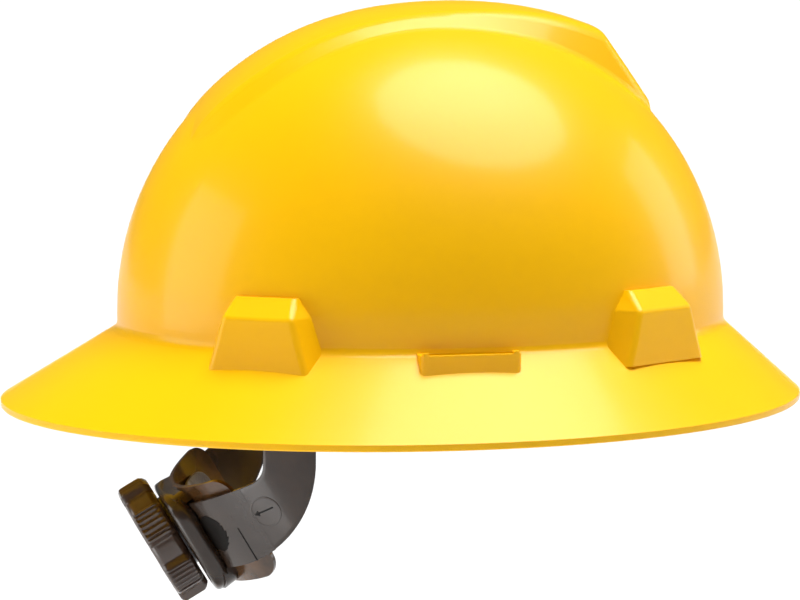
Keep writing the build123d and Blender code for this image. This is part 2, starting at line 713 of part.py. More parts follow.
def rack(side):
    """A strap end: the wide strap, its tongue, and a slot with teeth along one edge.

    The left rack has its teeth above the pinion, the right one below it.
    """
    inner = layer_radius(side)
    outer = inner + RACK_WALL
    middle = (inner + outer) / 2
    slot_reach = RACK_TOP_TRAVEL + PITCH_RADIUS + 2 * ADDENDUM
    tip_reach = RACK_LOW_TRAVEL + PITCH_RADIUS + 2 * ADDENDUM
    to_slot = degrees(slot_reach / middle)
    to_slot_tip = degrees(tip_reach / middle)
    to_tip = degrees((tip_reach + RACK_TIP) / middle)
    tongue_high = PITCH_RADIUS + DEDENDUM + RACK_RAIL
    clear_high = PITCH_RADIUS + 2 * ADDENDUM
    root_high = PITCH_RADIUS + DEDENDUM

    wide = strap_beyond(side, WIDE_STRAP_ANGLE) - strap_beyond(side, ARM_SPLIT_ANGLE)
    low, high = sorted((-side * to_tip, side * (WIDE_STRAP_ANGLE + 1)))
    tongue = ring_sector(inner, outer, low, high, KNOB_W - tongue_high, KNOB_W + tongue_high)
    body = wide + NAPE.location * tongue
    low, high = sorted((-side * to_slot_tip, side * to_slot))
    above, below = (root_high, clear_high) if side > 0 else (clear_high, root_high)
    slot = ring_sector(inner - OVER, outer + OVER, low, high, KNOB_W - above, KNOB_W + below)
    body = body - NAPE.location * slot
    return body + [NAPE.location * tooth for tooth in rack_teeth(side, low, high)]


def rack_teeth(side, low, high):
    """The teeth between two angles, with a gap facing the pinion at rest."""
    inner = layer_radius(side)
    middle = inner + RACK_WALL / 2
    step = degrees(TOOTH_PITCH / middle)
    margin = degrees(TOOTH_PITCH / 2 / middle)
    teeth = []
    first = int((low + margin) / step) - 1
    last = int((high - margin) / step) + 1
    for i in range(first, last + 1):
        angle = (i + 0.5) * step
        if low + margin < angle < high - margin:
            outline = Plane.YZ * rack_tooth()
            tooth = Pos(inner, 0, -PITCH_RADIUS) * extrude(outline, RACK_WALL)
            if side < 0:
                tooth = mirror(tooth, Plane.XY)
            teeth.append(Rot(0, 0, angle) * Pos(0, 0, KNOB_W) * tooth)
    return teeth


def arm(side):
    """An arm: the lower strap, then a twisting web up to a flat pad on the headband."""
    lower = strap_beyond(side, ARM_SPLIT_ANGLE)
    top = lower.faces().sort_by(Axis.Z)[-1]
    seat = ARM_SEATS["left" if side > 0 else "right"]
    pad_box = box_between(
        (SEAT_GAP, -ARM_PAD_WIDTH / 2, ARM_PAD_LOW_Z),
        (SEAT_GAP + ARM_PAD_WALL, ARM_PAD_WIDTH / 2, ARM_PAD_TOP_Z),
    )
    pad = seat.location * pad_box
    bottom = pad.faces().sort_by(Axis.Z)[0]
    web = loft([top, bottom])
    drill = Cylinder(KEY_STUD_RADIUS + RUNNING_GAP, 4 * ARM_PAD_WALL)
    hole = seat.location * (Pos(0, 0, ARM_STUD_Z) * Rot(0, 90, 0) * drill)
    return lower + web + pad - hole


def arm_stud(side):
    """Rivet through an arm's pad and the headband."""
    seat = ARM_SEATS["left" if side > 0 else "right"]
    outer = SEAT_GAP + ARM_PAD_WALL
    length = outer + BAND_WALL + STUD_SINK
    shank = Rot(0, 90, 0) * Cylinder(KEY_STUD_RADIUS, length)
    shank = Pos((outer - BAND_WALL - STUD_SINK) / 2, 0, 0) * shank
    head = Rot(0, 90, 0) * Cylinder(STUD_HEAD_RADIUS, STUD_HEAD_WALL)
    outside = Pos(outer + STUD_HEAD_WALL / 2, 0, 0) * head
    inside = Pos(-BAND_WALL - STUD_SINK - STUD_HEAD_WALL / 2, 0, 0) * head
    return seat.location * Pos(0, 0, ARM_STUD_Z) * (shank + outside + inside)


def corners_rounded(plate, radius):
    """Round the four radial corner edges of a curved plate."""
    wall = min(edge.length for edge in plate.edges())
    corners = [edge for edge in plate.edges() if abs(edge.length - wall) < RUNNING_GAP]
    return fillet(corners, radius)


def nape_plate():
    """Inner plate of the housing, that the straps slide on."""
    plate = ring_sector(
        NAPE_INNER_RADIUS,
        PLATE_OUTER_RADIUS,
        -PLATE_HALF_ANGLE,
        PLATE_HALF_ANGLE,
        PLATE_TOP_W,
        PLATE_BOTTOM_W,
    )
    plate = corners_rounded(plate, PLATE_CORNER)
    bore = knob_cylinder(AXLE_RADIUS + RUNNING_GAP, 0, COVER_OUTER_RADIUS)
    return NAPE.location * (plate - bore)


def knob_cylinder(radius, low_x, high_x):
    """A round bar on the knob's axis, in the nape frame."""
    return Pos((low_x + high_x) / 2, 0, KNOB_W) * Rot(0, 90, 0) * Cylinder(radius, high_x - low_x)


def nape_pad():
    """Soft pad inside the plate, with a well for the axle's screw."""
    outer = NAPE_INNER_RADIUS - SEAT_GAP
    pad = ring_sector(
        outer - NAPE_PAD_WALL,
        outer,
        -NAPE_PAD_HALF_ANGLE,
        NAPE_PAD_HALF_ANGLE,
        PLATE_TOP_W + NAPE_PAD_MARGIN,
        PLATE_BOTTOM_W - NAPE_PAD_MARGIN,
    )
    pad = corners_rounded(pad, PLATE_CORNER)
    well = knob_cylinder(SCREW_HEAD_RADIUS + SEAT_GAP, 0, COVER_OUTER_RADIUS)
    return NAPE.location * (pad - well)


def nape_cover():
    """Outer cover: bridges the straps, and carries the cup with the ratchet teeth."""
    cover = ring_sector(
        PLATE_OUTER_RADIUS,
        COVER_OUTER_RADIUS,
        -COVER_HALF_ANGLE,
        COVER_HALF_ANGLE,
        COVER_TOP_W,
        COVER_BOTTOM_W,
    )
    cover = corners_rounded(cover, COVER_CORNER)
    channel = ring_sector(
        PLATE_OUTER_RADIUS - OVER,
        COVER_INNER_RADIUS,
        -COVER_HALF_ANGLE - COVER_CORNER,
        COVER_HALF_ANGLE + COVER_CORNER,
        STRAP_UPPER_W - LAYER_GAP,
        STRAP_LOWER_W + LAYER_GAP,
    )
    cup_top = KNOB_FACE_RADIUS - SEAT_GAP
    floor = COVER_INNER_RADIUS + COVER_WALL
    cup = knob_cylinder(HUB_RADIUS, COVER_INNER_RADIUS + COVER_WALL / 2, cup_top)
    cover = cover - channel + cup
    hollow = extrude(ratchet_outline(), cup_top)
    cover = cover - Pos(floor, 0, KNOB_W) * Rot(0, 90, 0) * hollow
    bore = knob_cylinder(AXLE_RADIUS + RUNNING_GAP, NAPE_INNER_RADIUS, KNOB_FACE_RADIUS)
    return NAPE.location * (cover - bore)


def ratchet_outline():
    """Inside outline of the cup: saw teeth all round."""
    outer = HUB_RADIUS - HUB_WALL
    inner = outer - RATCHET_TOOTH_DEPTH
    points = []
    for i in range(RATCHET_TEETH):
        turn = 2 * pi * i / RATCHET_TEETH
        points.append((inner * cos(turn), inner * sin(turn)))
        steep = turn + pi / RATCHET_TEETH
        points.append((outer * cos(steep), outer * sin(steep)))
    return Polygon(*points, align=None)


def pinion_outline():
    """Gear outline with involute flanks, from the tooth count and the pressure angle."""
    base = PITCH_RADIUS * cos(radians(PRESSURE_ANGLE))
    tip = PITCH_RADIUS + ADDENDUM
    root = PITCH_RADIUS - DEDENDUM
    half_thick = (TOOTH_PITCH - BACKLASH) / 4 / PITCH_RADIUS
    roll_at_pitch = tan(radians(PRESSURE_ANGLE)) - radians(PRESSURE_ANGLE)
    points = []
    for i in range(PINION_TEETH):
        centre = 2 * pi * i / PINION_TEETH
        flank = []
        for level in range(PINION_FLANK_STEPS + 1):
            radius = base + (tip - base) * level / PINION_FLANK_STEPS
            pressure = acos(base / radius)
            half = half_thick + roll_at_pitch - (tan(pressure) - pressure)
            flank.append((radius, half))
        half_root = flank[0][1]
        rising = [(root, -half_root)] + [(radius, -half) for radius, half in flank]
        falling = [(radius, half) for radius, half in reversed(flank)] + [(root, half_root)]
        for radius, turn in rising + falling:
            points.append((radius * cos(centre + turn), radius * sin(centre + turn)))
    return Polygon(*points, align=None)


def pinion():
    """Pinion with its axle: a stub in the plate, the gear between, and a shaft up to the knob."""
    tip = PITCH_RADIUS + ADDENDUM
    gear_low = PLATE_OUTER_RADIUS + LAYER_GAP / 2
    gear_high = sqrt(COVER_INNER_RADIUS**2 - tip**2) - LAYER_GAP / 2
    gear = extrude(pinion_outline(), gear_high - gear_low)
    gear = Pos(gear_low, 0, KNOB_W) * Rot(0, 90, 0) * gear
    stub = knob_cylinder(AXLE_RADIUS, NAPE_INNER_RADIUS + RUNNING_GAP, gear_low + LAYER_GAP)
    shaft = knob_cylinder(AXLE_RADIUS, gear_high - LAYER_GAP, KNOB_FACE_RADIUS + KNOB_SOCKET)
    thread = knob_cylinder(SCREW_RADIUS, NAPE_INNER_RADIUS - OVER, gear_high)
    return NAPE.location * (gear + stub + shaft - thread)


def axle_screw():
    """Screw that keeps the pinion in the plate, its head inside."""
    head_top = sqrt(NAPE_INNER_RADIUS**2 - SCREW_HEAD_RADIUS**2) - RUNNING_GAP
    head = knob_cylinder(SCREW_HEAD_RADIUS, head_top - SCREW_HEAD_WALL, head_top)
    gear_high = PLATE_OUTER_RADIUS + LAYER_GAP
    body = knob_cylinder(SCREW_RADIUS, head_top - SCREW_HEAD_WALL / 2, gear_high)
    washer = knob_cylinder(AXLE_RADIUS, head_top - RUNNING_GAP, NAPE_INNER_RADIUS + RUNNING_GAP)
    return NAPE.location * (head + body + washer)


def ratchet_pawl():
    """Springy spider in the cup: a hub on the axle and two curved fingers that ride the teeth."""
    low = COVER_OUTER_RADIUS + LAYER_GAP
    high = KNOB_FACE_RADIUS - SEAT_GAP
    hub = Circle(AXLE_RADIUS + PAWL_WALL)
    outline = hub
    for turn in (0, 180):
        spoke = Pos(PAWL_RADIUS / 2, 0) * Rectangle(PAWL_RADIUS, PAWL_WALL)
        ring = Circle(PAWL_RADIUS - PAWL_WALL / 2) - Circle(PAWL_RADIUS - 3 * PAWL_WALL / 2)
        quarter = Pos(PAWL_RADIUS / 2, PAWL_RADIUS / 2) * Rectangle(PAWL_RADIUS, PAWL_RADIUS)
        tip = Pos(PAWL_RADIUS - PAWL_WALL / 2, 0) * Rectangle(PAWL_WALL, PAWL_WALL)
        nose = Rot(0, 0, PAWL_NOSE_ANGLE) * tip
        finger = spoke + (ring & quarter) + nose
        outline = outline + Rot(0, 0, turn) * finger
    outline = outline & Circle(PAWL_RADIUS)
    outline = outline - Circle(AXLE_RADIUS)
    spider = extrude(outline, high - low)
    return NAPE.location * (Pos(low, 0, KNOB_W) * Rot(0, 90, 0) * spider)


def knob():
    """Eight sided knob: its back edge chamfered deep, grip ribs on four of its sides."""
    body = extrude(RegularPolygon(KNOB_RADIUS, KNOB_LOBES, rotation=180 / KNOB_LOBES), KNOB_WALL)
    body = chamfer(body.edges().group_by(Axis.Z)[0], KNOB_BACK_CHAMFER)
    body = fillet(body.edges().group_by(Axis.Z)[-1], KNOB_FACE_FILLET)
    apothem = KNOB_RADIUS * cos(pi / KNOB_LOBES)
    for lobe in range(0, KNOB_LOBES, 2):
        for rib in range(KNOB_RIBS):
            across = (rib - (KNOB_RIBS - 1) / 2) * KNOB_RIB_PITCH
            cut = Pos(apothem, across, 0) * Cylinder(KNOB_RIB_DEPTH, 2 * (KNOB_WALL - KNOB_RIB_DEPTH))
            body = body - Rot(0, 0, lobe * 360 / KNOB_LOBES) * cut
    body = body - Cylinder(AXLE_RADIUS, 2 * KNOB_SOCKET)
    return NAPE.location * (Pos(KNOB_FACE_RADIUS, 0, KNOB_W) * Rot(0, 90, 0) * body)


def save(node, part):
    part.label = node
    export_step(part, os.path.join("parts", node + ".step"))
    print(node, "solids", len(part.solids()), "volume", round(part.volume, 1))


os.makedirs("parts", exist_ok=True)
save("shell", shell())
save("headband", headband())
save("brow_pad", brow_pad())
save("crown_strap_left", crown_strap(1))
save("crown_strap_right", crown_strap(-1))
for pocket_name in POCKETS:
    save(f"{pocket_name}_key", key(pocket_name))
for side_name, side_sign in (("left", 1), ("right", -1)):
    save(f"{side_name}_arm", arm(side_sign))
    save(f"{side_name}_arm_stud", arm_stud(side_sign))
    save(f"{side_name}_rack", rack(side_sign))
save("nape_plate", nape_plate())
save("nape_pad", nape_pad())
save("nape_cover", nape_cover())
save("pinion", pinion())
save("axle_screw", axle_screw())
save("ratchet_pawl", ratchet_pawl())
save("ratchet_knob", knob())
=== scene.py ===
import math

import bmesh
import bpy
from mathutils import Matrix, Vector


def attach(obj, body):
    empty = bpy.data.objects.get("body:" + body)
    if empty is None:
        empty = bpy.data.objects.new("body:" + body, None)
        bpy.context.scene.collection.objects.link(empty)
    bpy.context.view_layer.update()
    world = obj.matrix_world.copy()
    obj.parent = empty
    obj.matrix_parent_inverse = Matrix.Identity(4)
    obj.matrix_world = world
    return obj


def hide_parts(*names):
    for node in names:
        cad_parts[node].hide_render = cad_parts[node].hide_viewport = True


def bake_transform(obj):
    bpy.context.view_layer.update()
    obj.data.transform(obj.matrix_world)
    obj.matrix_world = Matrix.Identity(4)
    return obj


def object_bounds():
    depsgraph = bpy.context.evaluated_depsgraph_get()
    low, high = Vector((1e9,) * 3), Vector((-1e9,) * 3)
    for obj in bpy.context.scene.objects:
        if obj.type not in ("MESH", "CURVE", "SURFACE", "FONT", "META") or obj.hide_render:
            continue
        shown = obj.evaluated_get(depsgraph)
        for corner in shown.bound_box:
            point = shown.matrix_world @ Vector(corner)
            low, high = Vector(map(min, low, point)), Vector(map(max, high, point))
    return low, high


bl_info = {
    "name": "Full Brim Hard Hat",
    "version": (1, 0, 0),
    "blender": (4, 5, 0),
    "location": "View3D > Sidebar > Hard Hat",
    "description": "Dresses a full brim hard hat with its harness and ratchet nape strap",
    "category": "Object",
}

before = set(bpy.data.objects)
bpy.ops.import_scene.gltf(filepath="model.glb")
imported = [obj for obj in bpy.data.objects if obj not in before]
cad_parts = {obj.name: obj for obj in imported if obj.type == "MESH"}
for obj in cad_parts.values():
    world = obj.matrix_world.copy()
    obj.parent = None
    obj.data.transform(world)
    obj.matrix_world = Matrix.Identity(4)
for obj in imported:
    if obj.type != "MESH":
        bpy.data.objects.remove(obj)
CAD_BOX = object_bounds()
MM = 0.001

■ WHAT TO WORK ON
Restate the listing exactly, starting at its first line and ending at the line where "along one edge." occurs; include both and no other lines.

■ WORKED SOLUTION
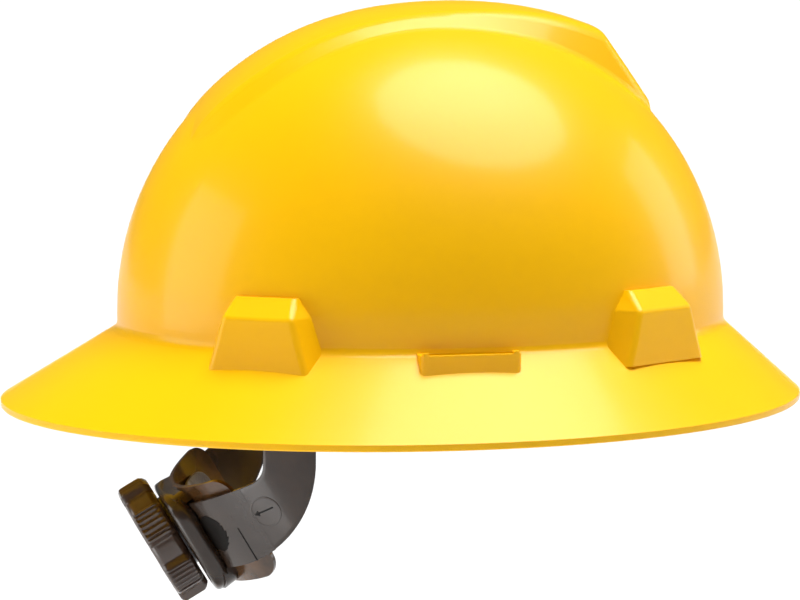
Keep writing the build123d and Blender code for this image. This is part 2, starting at line 713 of part.py. More parts follow.
def rack(side):
    """A strap end: the wide strap, its tongue, and a slot with teeth along one edge.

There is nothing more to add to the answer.